Nous allons écrire un texte d'une vingtaine de phrases maximum, sur nos sensations physiques (ouïe, goût, toucher, odorat, vue) en lien avec un souvenir de l'enfance, de l'adolescence, réel ou imaginaire, quand seul/e ou avec d'autres personnes, nous nous échappons de la routine et découvrons ce qui nous entoure, presque par hasard, au détour d'une feuille qui vole, d'un croassement, d'un parfum de fleur, quand nous nous ouvrons à d'autres sensations, de nouvelles émotions, à l'intérieur de la maison, à l'extérieur, pendant un trajet en transport public, pendant des activités de groupes, .... Le but de cette écriture est de créer de la sensation, de l'émotion en utilisant des formes sensorielles.

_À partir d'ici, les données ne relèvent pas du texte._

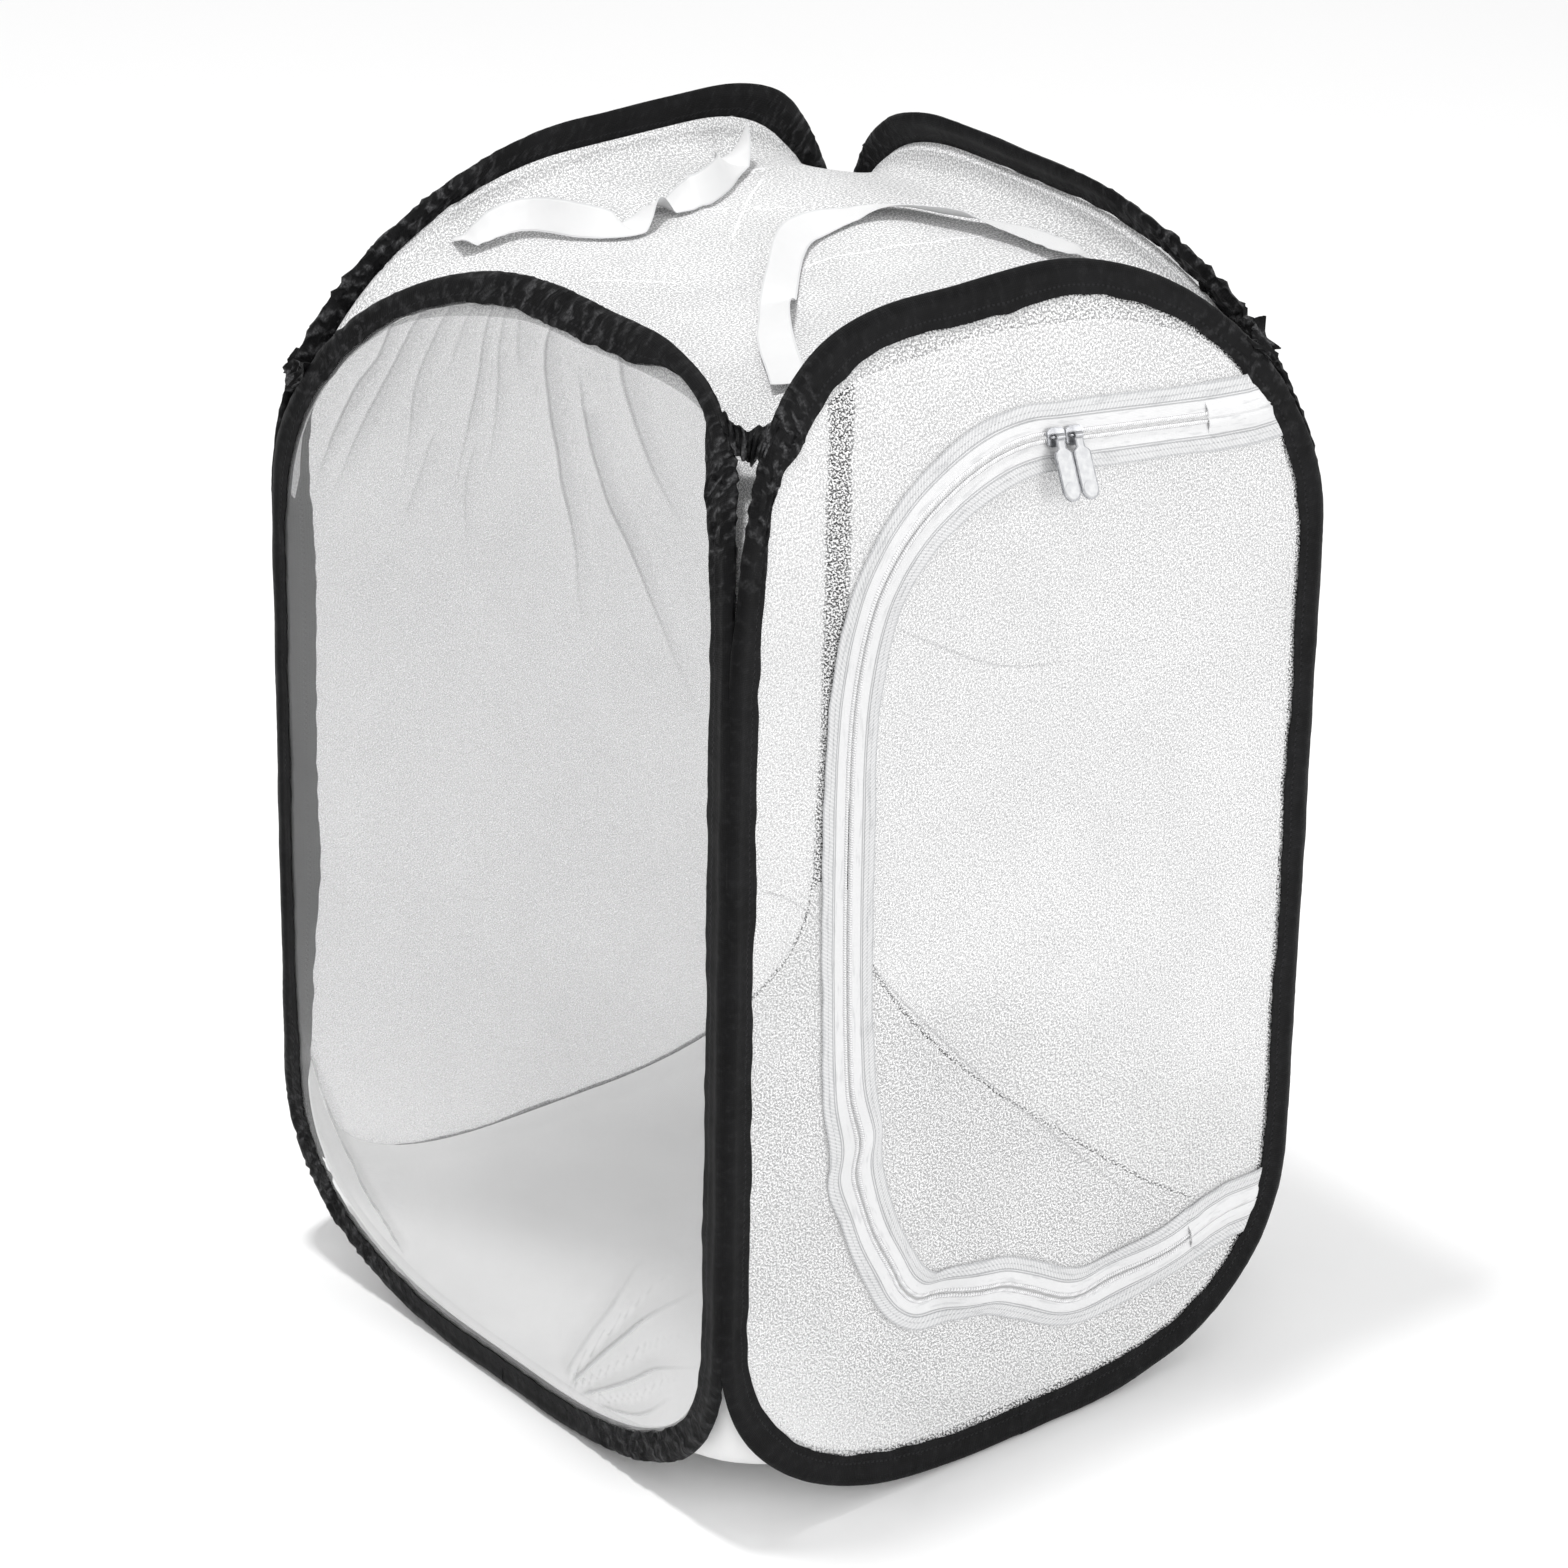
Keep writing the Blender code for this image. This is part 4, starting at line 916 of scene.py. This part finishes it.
def stretched(front, back, left, right, fall):
    """A cloth held on four arcs, whose height relaxes like a membrane's."""
    n = len(front) - 1
    for a, b in ((front, left), (front[::-1], right), (back, left[::-1]), (back[::-1], right[::-1])):
        a[0] = b[0] = (a[0] + b[0]) / 2
    u = np.linspace(0, 1, n + 1)[None, :, None]
    v = np.linspace(0, 1, n + 1)[:, None, None]
    grid = (1 - v) * front[None] + v * back[None] + (1 - u) * left[:, None] + u * right[:, None]
    grid = grid - (1 - u) * (1 - v) * front[0] - u * (1 - v) * front[-1]
    grid = grid - (1 - u) * v * back[0] - u * v * back[-1]
    height = grid[..., 2].copy()
    pull = 0.0 if fall is None else (CAGE_WIDTH / n / fall) ** 2
    odd = np.add.outer(np.arange(n - 1), np.arange(n - 1)) % 2
    for step in range(700):
        near = height[:-2, 1:-1] + height[2:, 1:-1] + height[1:-1, :-2] + height[1:-1, 2:]
        change = near / (4 + pull) - height[1:-1, 1:-1]
        height[1:-1, 1:-1] += 1.88 * change * (odd == step % 2)
    grid[..., 2] = height
    return grid


TOP_CREASES = (
    (((0.060, 0.149), (0.091, 0.152), (0.126, 0.151)), 0.0018, 0.0010),
    (((-0.035, 0.124), (0.004, 0.128), (0.032, 0.117), (0.077, 0.090)), 0.0018, 0.0011),
    (((0.018, 0.019), (0.049, 0.021), (0.086, 0.009), (0.135, -0.011)), 0.0018, 0.0011),
    (((-0.071, 0.077), (-0.057, 0.060), (-0.038, 0.043)), 0.0018, 0.0008),
    (((0.015, 0.071), (0.060, 0.115), (0.095, 0.143)), 0.0018, 0.0009),
)


def cut_places(grid):
    """Places on the cut cloth for a grid of surface points: the distances run along it both ways."""
    runs = []
    for axis in (1, 0):
        steps = np.linalg.norm(np.diff(grid, axis=axis), axis=-1)
        run = np.cumsum(steps, axis=axis)
        run = np.concatenate([np.zeros_like(run.take([0], axis)), run], axis=axis)
        runs.append(run - run.take([run.shape[axis] // 2], axis))
    return np.stack(runs, axis=-1).reshape(-1, 2)


def cloth_area(grid):
    """The area of a grid of surface points."""
    a, b, c, d = grid[:-1, :-1], grid[:-1, 1:], grid[1:, 1:], grid[1:, :-1]
    halves = np.cross(b - a, c - a), np.cross(c - a, d - a)
    return sum(np.linalg.norm(h, axis=-1).sum() / 2 for h in halves)


def make_sewn(sides, name, node, finish, upper, count, fall):
    """A cloth sewn to all four hoops: the top, which dips at its corners, or the floor, which rises."""
    arcs = [seam(sides, hoop, upper, count) for hoop in ("front", "back", "left", "right")]
    grid = stretched(*arcs, fall)
    share = np.sin(np.pi * np.arange(count + 1) / count)
    hold = np.minimum(1, (2.5 if upper else 2) * share[:, None] * share[None])
    x, y = grid[..., 0], grid[..., 1]
    marks = {}
    if upper:
        ridge, near, strong = creases(x.ravel(), y.ravel(), TOP_CREASES)
        grid[..., 2] += (uneven(x, y, 0.09, 21) * 0.0016 + ridge.reshape(x.shape)) * hold
        # The top netting's finish paints a highlight along these creases.
        marks = {"near": near, "strong": strong}
    else:
        grid[..., 2] += (uneven(x, y, 0.07, 31) * 0.0011 + uneven(x, y, 0.022, 32) * 0.0003) * hold
        grid[..., 2] = np.maximum(grid[..., 2], 0.0008)
    faces, thickness = grid_faces(count + 1, count + 1), CLOTH if upper else FLOOR_CLOTH
    made = cloth(name, grid.reshape(-1, 3), faces, cut_places(grid), thickness, **marks)
    dress(made, finish, "cage", node)
    cloth_area(grid)
    return grid


# The door flap and its zip.


def zip_line(side):
    """The zip's middle line on the front, in even steps."""
    shares = np.array(ZIP_SHARES) * (side.half, CAGE_HEIGHT)
    return even(smooth_line(shares, 300), 460)


def hinge_blend(made, side):
    """Bakes a flap piece's placement into its mesh. The front's depth at its middle height is worked out but
    not used.
    """
    middle = CAGE_HEIGHT / 2
    y = float(side.place(0.0, middle)[1])
    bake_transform(made)


def make_door(side, line):
    """The front netting round the flap, and the flap's, which runs on past the hinge to the tape."""
    normals = flat_normals(line)
    rim, hole = line - normals * NET_REACH, line + normals * NET_REACH
    loop = side.offset(SEWN_IN)[:-1:2]
    right, up = loop[:, 0] > 0, loop[:, 1]
    flap = np.vstack([rim[::2], loop[right & (up > rim[-1, 1]) & (up < rim[0, 1])]])
    low = loop[right & (up < hole[-1, 1])]
    rest = loop[~right | (up > hole[0, 1])]
    first = loop[right & (up > hole[0, 1])][0]
    start = int(np.argmin(np.hypot(*(rest - first).T)))
    frame_net = np.vstack([np.roll(rest, -start, axis=0), low, hole[::-2]])
    make_side(side, "netting_front", "netting", "front_mesh_panel", frame_net, line, FRONT_CREASES)
    make_side(side, "netting_door", "netting", "door_mesh", flap, line, DOOR_CREASES)
    hinge_blend(bpy.data.objects["netting_door"], side)


def dress_zip(made, side, finish, sign, node):
    """A piece of the zip rides on the cage or, where it is the flap's, gets no body and has its placement
    baked into its mesh.
    """
    dress(made, finish, "cage" if sign > 0 else None, node)
    if sign < 0:
        hinge_blend(made, side)


def make_band(side, line, sign, name, node):
    """One of the zip's tapes, on one side of its line."""
    normals = flat_normals(line)
    run = lengths(line)
    across = np.linspace(ZIP_TAPE_START, ZIP_TAPE_END, 9)
    rows = []
    for q in across:
        loose = eased(q, 0.006, ZIP_TAPE_END)
        wobble = uneven(run, 0, 0.055, 41) * 0.0005 + uneven(run, 0, 0.014, 42) * 0.00012
        lift = 0.0011 + loose * uneven(run, q, 0.030, 43 + sign) * 0.0004 + 0.0003 * loose
        spot = line + normals * (sign * (q + loose * wobble))[:, None]
        rows.append(side.place(*spot.T, lift + waves(*spot.T)))
    made = strip_cloth(name, np.stack(rows, axis=1), run, sign * across)
    dress_zip(made, side, "zip_tape", sign, node)
    "netting_door" if sign < 0 else "netting_front"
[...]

  • Écrire à la première personne
  • Vous vous adressez à une autre personne en l'apostrophant à la deuxième personne "tu", en l’invitant à découvrir avec vous ce souvenir (comme dans Jour gris)
    • vous pouvez reprendre la phrase de Colette en amorce : "Viens, toi qui l’ignores, viens que je te dise tout bas ..."
  • Plutôt au présent
  • De la description
  • Possible d'ajouter deux trois répliques d'un dialogue rapporté du souvenir



Une mise en bouche :

  • Décrire un vol d'oiseau
  • Décrire une chambre d'enfant
  • Décrire son cahier d'écriture

A la manière de Colette, votre description comprendra des images sensorielles, par des couleurs, des touches sonores (bruit, instruments de musique, ..., d'odorat ou de goût (parfums, saveur, ..), de toucher (vêtements, tissus, ..), à vous de choisir. Des descriptions inattendues qui font ressentir une autre manière de voir, de regarder.